Stated goal:
Transcribe the material below exactly as it appears.

Collected data:
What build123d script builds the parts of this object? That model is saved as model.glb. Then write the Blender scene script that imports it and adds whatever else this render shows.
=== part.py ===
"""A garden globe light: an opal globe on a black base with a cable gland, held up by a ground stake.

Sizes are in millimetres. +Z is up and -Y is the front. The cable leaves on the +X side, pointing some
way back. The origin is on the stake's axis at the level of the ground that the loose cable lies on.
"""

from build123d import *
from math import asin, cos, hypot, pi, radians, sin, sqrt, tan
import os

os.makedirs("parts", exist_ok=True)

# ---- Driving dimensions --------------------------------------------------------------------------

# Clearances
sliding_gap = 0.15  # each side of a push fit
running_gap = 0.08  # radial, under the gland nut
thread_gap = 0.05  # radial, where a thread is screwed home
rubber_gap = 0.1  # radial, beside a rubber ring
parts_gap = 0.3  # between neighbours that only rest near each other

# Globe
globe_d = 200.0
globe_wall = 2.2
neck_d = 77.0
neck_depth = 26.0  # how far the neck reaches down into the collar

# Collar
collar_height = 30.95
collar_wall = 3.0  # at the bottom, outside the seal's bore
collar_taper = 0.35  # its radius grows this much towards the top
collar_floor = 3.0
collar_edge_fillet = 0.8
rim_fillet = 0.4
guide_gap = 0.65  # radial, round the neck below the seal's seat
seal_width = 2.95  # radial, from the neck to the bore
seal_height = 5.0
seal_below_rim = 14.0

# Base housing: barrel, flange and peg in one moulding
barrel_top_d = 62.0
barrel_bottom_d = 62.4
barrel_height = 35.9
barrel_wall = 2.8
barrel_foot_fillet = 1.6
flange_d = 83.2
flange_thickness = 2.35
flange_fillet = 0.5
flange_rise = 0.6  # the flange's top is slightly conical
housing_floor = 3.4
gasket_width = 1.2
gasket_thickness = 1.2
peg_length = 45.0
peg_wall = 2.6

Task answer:
What build123d script builds the parts of this object? That model is saved as model.glb. Then write the Blender scene script that imports it and adds whatever else this render shows.
=== part.py ===
"""A garden globe light: an opal globe on a black base with a cable gland, held up by a ground stake.

Sizes are in millimetres. +Z is up and -Y is the front. The cable leaves on the +X side, pointing some
way back. The origin is on the stake's axis at the level of the ground that the loose cable lies on.
"""

from build123d import *
from math import asin, cos, hypot, pi, radians, sin, sqrt, tan
import os

os.makedirs("parts", exist_ok=True)

# ---- Driving dimensions --------------------------------------------------------------------------

# Clearances
sliding_gap = 0.15  # each side of a push fit
running_gap = 0.08  # radial, under the gland nut
thread_gap = 0.05  # radial, where a thread is screwed home
rubber_gap = 0.1  # radial, beside a rubber ring
parts_gap = 0.3  # between neighbours that only rest near each other

# Globe
globe_d = 200.0
globe_wall = 2.2
neck_d = 77.0
neck_depth = 26.0  # how far the neck reaches down into the collar

# Collar
collar_height = 30.95
collar_wall = 3.0  # at the bottom, outside the seal's bore
collar_taper = 0.35  # its radius grows this much towards the top
collar_floor = 3.0
collar_edge_fillet = 0.8
rim_fillet = 0.4
guide_gap = 0.65  # radial, round the neck below the seal's seat
seal_width = 2.95  # radial, from the neck to the bore
seal_height = 5.0
seal_below_rim = 14.0

# Base housing: barrel, flange and peg in one moulding
barrel_top_d = 62.0
barrel_bottom_d = 62.4
barrel_height = 35.9
barrel_wall = 2.8
barrel_foot_fillet = 1.6
flange_d = 83.2
flange_thickness = 2.35
flange_fillet = 0.5
flange_rise = 0.6  # the flange's top is slightly conical
housing_floor = 3.4
gasket_width = 1.2
gasket_thickness = 1.2
peg_length = 45.0
peg_wall = 2.6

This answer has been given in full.